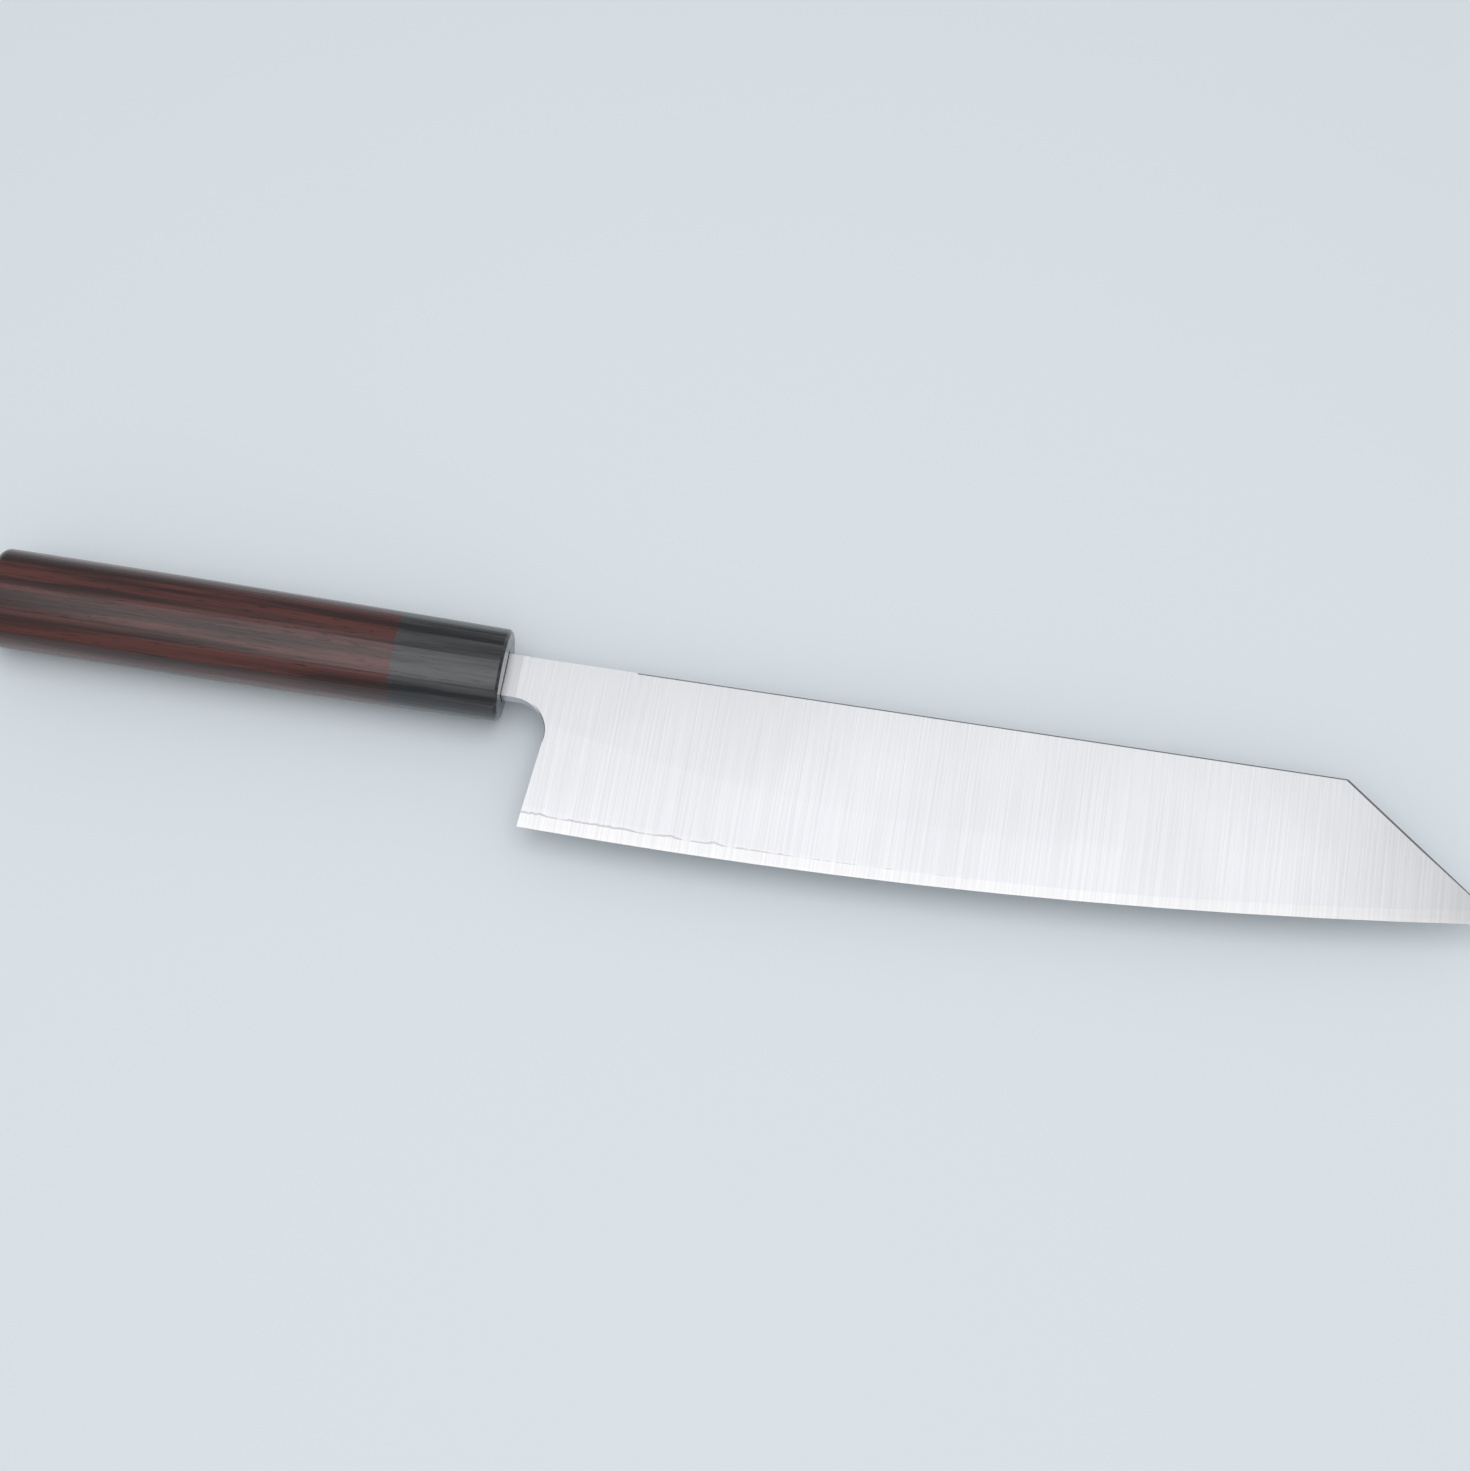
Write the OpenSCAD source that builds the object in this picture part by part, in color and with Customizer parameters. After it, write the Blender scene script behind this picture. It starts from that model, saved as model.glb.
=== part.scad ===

• • •

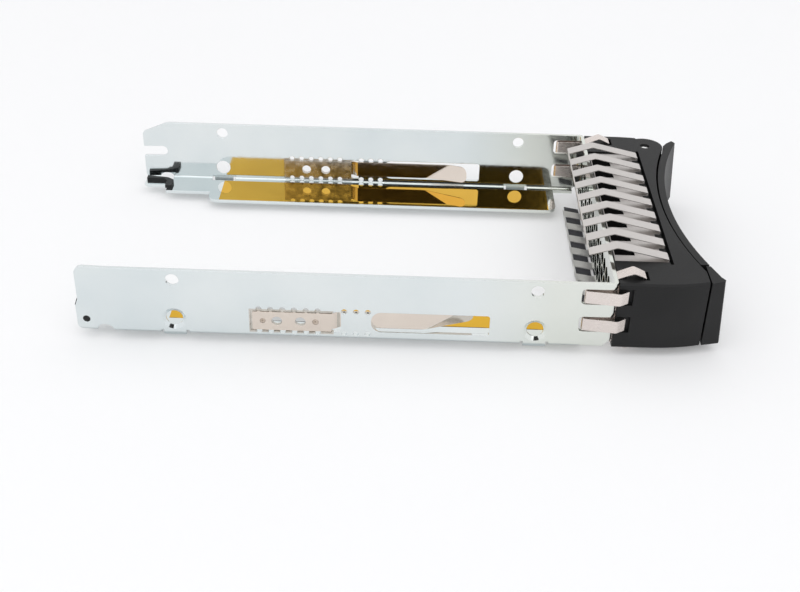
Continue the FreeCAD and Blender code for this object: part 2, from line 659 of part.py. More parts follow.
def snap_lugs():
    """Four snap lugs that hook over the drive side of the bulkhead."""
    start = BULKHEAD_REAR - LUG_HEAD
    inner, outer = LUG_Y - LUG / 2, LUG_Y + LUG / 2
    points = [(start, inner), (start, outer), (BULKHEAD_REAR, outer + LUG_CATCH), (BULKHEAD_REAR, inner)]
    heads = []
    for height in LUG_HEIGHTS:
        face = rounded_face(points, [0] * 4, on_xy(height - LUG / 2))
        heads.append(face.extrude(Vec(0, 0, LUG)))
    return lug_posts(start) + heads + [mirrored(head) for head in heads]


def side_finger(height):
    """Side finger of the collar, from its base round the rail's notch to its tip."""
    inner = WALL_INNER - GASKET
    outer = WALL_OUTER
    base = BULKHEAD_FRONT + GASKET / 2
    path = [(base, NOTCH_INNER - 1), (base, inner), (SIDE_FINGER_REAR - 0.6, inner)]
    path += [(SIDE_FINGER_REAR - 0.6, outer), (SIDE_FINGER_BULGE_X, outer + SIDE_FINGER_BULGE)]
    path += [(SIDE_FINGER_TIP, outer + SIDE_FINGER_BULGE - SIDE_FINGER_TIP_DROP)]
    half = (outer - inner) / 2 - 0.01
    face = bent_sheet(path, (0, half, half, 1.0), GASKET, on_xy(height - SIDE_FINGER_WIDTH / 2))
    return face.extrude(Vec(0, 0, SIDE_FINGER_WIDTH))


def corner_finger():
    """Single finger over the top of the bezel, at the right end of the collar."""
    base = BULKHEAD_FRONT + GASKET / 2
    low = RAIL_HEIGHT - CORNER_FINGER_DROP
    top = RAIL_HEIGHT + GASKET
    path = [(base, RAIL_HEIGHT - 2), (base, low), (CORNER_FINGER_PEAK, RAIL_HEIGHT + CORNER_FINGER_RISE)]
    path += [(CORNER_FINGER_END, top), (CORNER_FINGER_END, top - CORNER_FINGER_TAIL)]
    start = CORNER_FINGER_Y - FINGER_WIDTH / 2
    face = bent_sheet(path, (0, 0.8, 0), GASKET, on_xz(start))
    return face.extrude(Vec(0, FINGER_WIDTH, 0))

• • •

__What to do__
From the entries above, copy each line holding "Blender".

__Written response__
Write the OpenSCAD source that builds the object in this picture part by part, in color and with Customizer parameters. After it, write the Blender scene script behind this picture. It starts from that model, saved as model.glb.
Continue the FreeCAD and Blender code for this object: part 2, from line 659 of part.py. More parts follow.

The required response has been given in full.